Re: LC-117: Locating Schema resources

This is in response to
http://lists.w3.org/Archives/Public/www-xml-schema-comments/2000JulSep/0209.
html on XML Schema last call issue LC-117
http://www.w3.org/2000/05/12-xmlschema-lcissues#locating-schema-resources.

Noah Mendelsohn wrote:

> >>  there is not a mechanism to identify a schema
> >>  resource to be used to validate an XML 1.0
> >>  (pre-namespace) compatible document.
>
> In fact, as described in section 6.3.2 of the
> structures specification, the noNamespaceSchemaLocation
> attribute is provided for exactly this purpose.

Using xsi:noNamespaceSchemaLocation to specify a schema location hint would
cause the document to be invalid according to a pre-existing DTD.  The only
way that I could see that a document could declare that it adheres to a
specific schema while retaining validity to an existing DTD would be through
use of a processing instruction.
>
> There is no need to explicitly import (since you are
> talking about multiple namespaces, I presume you meant
> import rather than include) namespace B into the schema
> for namespace A, except in the case where constructions
> from B are explicitly and directly used in creating
> declarations for A.

I did mean import (sorry) and I was precisely talking about instances where
constructions from multiple namespaces are used in creating a schema
resource that combines elements from multiple namespaces.

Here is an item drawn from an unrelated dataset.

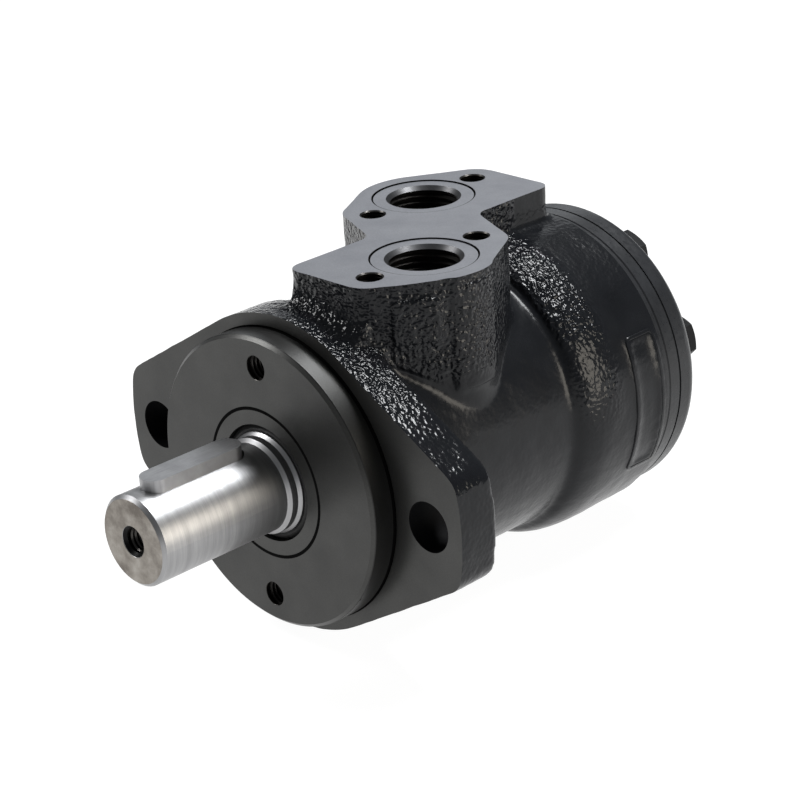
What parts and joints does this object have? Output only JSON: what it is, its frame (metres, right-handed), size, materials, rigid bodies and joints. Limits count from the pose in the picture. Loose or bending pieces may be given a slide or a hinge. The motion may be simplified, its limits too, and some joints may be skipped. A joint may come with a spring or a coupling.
{
  "type": "orbital hydraulic motor",
  "caption": "Low-speed orbital hydraulic motor with an oval two-bolt flange, keyed output shaft, side ports on a raised block and a bolted rotor set at the rear.",
  "frame": {"origin": "centre of the mounting face, where the shaft axis crosses the front face of the flange", "axes": "+Y from the flange to the rear cover along the shaft axis, the shaft points to -Y; +Z towards the port face; +X to the right seen from the shaft end"},
  "size_m": [0.13, 0.1795, 0.101],
  "materials": {
    "cast_paint": "gloss",
    "stack_paint": "satin",
    "phosphated_steel": "satin",
    "ground_steel": "brushed",
    "key_steel": "satin",
    "dull_steel": "matte",
    "nitrile": "matte",
    "black_bolt": "satin",
    "washer_steel": "satin",
    "copper_washer": "satin",
    "plug_steel": "satin"
  },
  "bodies": {
    "root": {"housing": "cast_paint", "seal_carrier": "phosphated_steel", "carrier_o_ring": "nitrile", "dust_seal": "nitrile", "shaft_seal": "nitrile", "backup_ring": "dull_steel", "thrust_race_front": "ground_steel", "port_plate": "ground_steel", "housing_seal": "nitrile", "gear_ring": "stack_paint", "cover_seal": "nitrile", "end_cover": "stack_paint", "bolt_washers": "washer_steel", "cover_bolts": "black_bolt", "drain_washer": "copper_washer", "drain_plug": "plug_steel"},
    "shaft": {"output_shaft": "ground_steel", "shaft_key": "key_steel", "thrust_race_rear": "ground_steel"},
    "thrust_set": {"thrust_cage": "dull_steel", "thrust_needles": "ground_steel"},
    "orbit": {"drive_spacer": "dull_steel"},
    "star": {"rotor": "ground_steel"},
    "link": {"drive_link": "dull_steel"},
    "roller_body_1": {"roller_1": "ground_steel"},
    "roller_body_2": {"roller_2": "ground_steel"},
    "roller_body_3": {"roller_3": "ground_steel"},
    "roller_body_4": {"roller_4": "ground_steel"},
    "roller_body_5": {"roller_5": "ground_steel"},
    "roller_body_6": {"roller_6": "ground_steel"},
    "roller_body_7": {"roller_7": "ground_steel"}
  },
  "joints": [
    {"name": "shaft_spin", "type": "hinge", "parent": "root", "child": "shaft", "pos_m": [0, 0, 0], "axis": [0, 1, 0], "continuous": true},
    {"name": "thrust_spin", "type": "hinge", "parent": "root", "child": "thrust_set", "pos_m": [0, 0, 0], "axis": [0, 1, 0], "continuous": true},
    {"name": "rotor_orbit", "type": "hinge", "parent": "root", "child": "orbit", "pos_m": [0, 0, 0], "axis": [0, 1, 0], "continuous": true},
    {"name": "rotor_spin", "type": "hinge", "parent": "orbit", "child": "star", "pos_m": [0, 0.10995, 0.0025], "axis": [0, 1, 0], "continuous": true},
    {"name": "link_spin", "type": "hinge", "parent": "orbit", "child": "link", "pos_m": [0, 0.064, 0], "axis": [0, 0.9985, 0.0543], "continuous": true},
    {"name": "roller_1_spin", "type": "hinge", "parent": "root", "child": "roller_body_1", "pos_m": [0, 0.10995, 0.026], "axis": [0, 1, 0], "continuous": true},
    {"name": "roller_2_spin", "type": "hinge", "parent": "root", "child": "roller_body_2", "pos_m": [-0.02033, 0.10995, 0.01621], "axis": [0, 1, 0], "continuous": true},
    {"name": "roller_3_spin", "type": "hinge", "parent": "root", "child": "roller_body_3", "pos_m": [-0.02535, 0.10995, -0.00579], "axis": [0, 1, 0], "continuous": true},
    {"name": "roller_4_spin", "type": "hinge", "parent": "root", "child": "roller_body_4", "pos_m": [-0.01128, 0.10995, -0.02343], "axis": [0, 1, 0], "continuous": true},
    {"name": "roller_5_spin", "type": "hinge", "parent": "root", "child": "roller_body_5", "pos_m": [0.01128, 0.10995, -0.02343], "axis": [0, 1, 0], "continuous": true},
    {"name": "roller_6_spin", "type": "hinge", "parent": "root", "child": "roller_body_6", "pos_m": [0.02535, 0.10995, -0.00579], "axis": [0, 1, 0], "continuous": true},
    {"name": "roller_7_spin", "type": "hinge", "parent": "root", "child": "roller_body_7", "pos_m": [0.02033, 0.10995, 0.01621], "axis": [0, 1, 0], "continuous": true}
  ],
  "couplings": [
    {"joint": "thrust_spin", "follows": "shaft_spin", "ratio": 0.5},
    {"joint": "rotor_orbit", "follows": "shaft_spin", "ratio": -6},
    {"joint": "rotor_spin", "follows": "shaft_spin", "ratio": 7},
    {"joint": "link_spin", "follows": "shaft_spin", "ratio": 7}
  ]
}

For example, if I have an "http://www.example.com/namespace/automobile"
namespace that imports distinct namespaces for major subsystems
("..drivetrain", "..engine", "..interior", "..frame", "..suspension",
"..tires", "..transport", "..finance", etc) plus generic namespaces like
XHTML and uses elements from these distinct namespaces to describe the
overall picture of a car.  Each individual namespace may be owned by a
different organization (either an internal division or WG or an external
organization) that may independently revised.

When I assume version "1.0" of the schema for "../automobile", I specify
through my <xsd:import>'s specific hints that indicate that version "1.0" of
this namespace uses elements from version "1.15" of "drivetrain", "1.7" of
"engine", "1.3" of interior, etc.

<xsd:schema targetNamespace="http://www.example.com/namespace/automobile">
    <xsd:import namespace="http://www.example.com/namespace/drivetrain"
schemaLocation="http://www.example.com/schemas/drivetrain/115"/>
    <xsd:import.../>
    <xsd:import.../>
    <xsd:element name="automobile">
        <xsd:complexType>
            <xsd:element ref="drivetrain:transmission"/>
        </xsd:complexType>
    </xsd:element>
</xsd:schema>

For me to use schemaLocation to specify that this schema resource should be
used to validate its 15 or so imported namespaces, I have to do something
like:

<automobile xmlns="http://www.example.com/namespace/automobile"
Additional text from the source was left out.